Webinar
What’s Going on in the World of Enforcement?
Webinar
June 25, 2025
AN EXAMINATION OF RECENT CFPB, DOJ, SEC DEVELOPMENTS AND THEIR IMPACT ON THE FINANCIAL SERVICES INDUSTRY
In this webinar, our attorneys discussed the latest developments at the Consumer Financial Protection Bureau (CFPB), the Department of Justice (DOJ), and the Securities and Exchange Commission (SEC), and what these changes may mean for the financial services industry.
Takeaways
CFPB Enforcement Is Effectively Paused: The Consumer Financial Protection Bureau (CFPB) is currently under the leadership of Acting Director Russell Vought, with enforcement operations largely inactive due to a stop order and minimal staffing in the front office.
Regulatory Rollbacks at CFPB: The Bureau has repealed numerous guidance documents and rules, including proposing to end the non-bank repeat offender registry and lifting two redlining consent orders. It has also proposed to scale back the Civil Penalty Fund, which was designed to fund consumer financial education.
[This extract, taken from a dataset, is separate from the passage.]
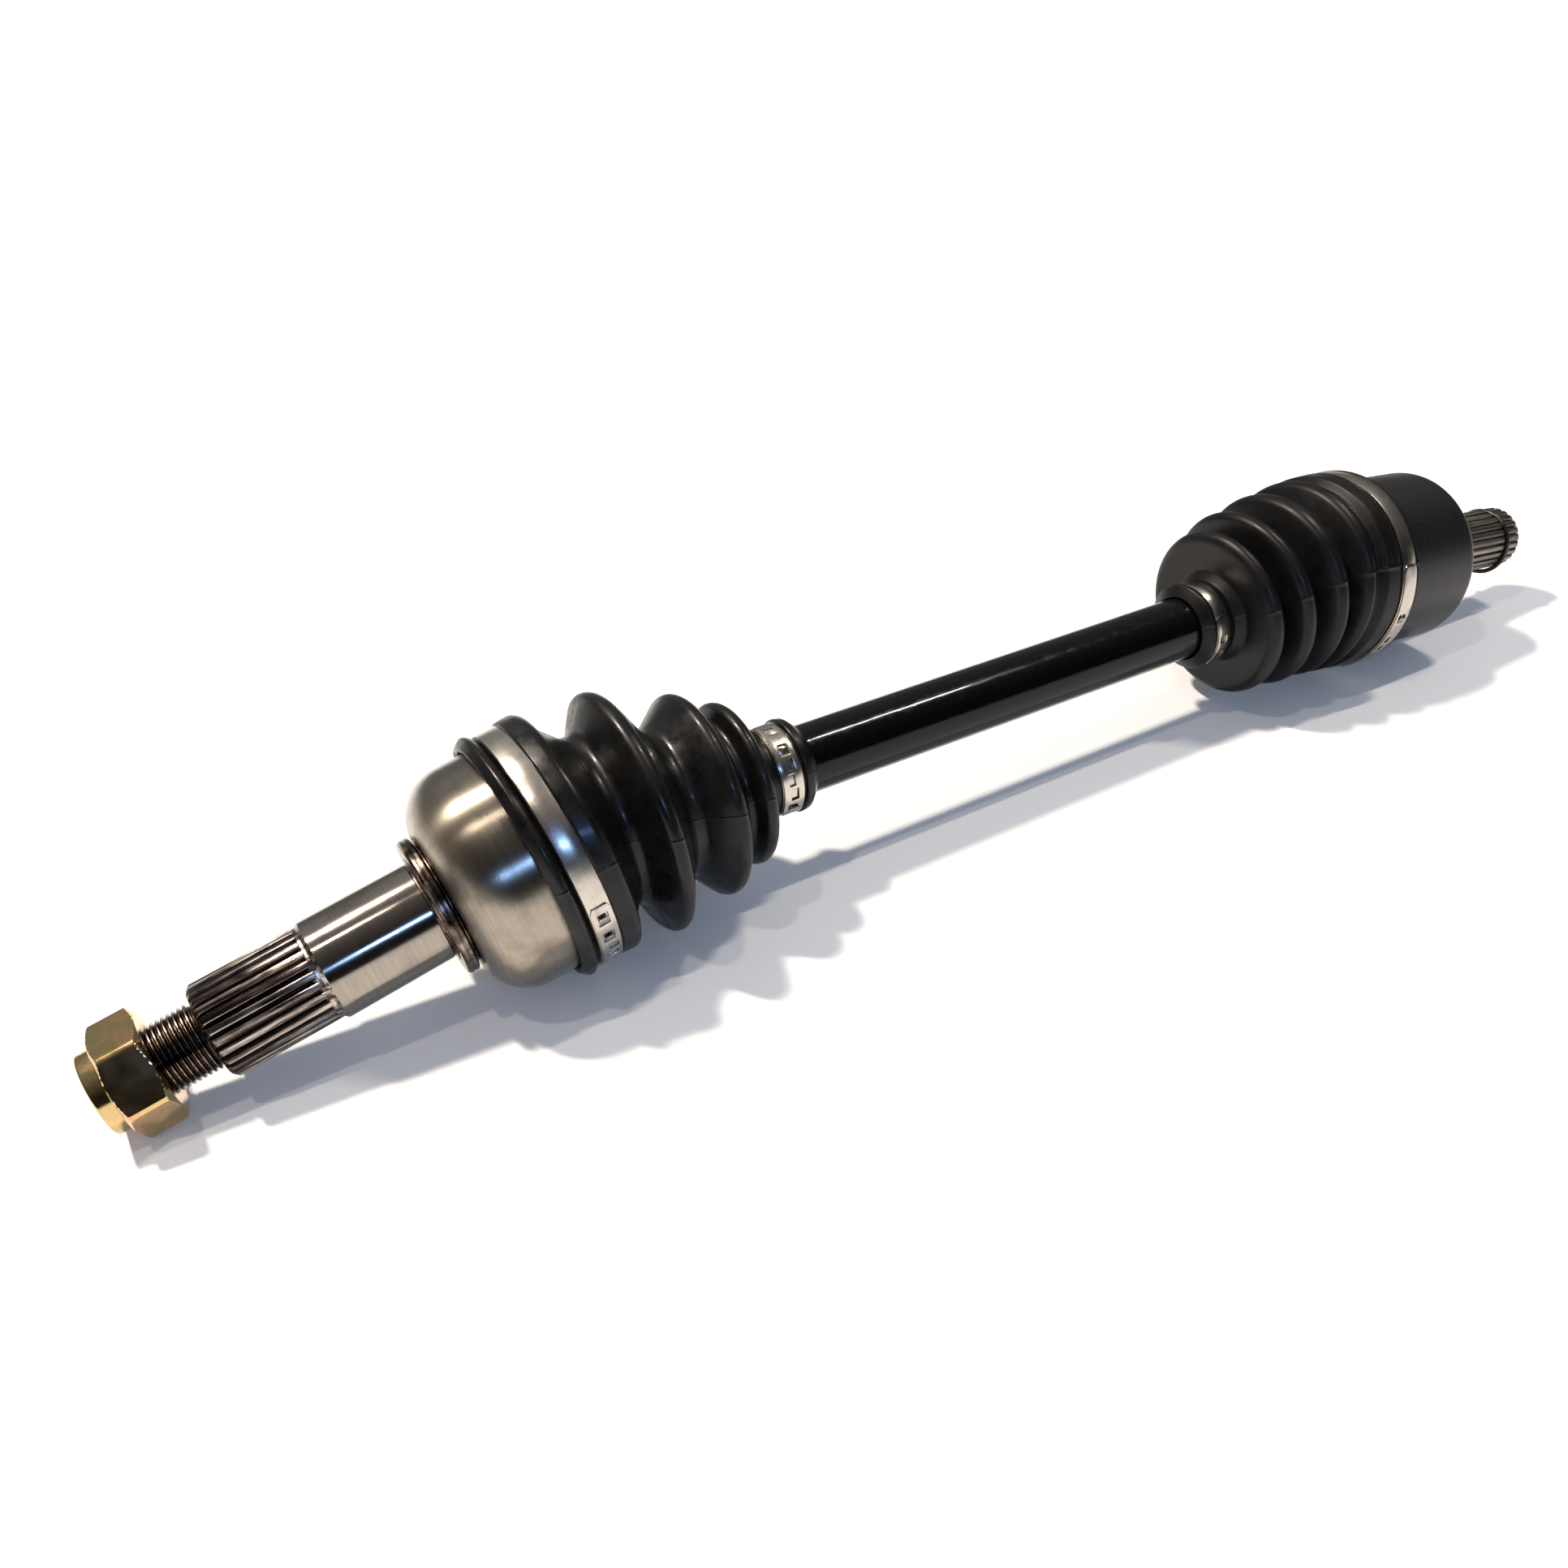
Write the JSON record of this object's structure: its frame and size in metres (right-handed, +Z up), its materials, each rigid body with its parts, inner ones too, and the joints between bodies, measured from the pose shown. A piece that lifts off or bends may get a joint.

DOJ Shifts to Incentivize Cooperation: The Department of Justice (DOJ) has introduced a revised enforcement plan emphasizing fairness and efficiency. Companies that self-disclose, cooperate, and remediate may now receive declinations or reduced penalties—even with aggravating factors. DOJ has also revised its corporate whistleblower program to add new priority areas of focus.
New DOJ Priorities: DOJ is prioritizing enforcement in areas such as digital asset crimes, complex frauds, trade and customs fraud, and violations affecting national security. However, these priorities have not been accompanied by increased staffing, raising questions about actual enforcement capacity.
State AGs Begin to Fill the Gap: With federal CFPB enforcement slowing, state attorneys general—particularly in New York, California, Illinois, Pennsylvania, and Washington—are ramping up efforts. Initiatives include new crypto laws, embedded finance scrutiny, enhanced “unfair” and “abusive” standards, and multi-state coordination in consumer protection lawsuits.
SEC Returns to Basics: Under Chairman Paul Atkins, the SEC is likely to focus on traditional enforcement areas like fraud, insider trading, and market manipulation. Staffing in Enforcement is being reduced to 2010 levels, and formal orders now require Commission approval, likely slowing the pace of enforcement actions.
Increased Emphasis on Self-Disclosure Across Agencies: Both the DOJ and CFTC have introduced clearer frameworks for companies to understand the benefits of voluntary self-disclosure. The SEC may follow suit, aligning with a broader regulatory trend toward transparency and cooperation incentives.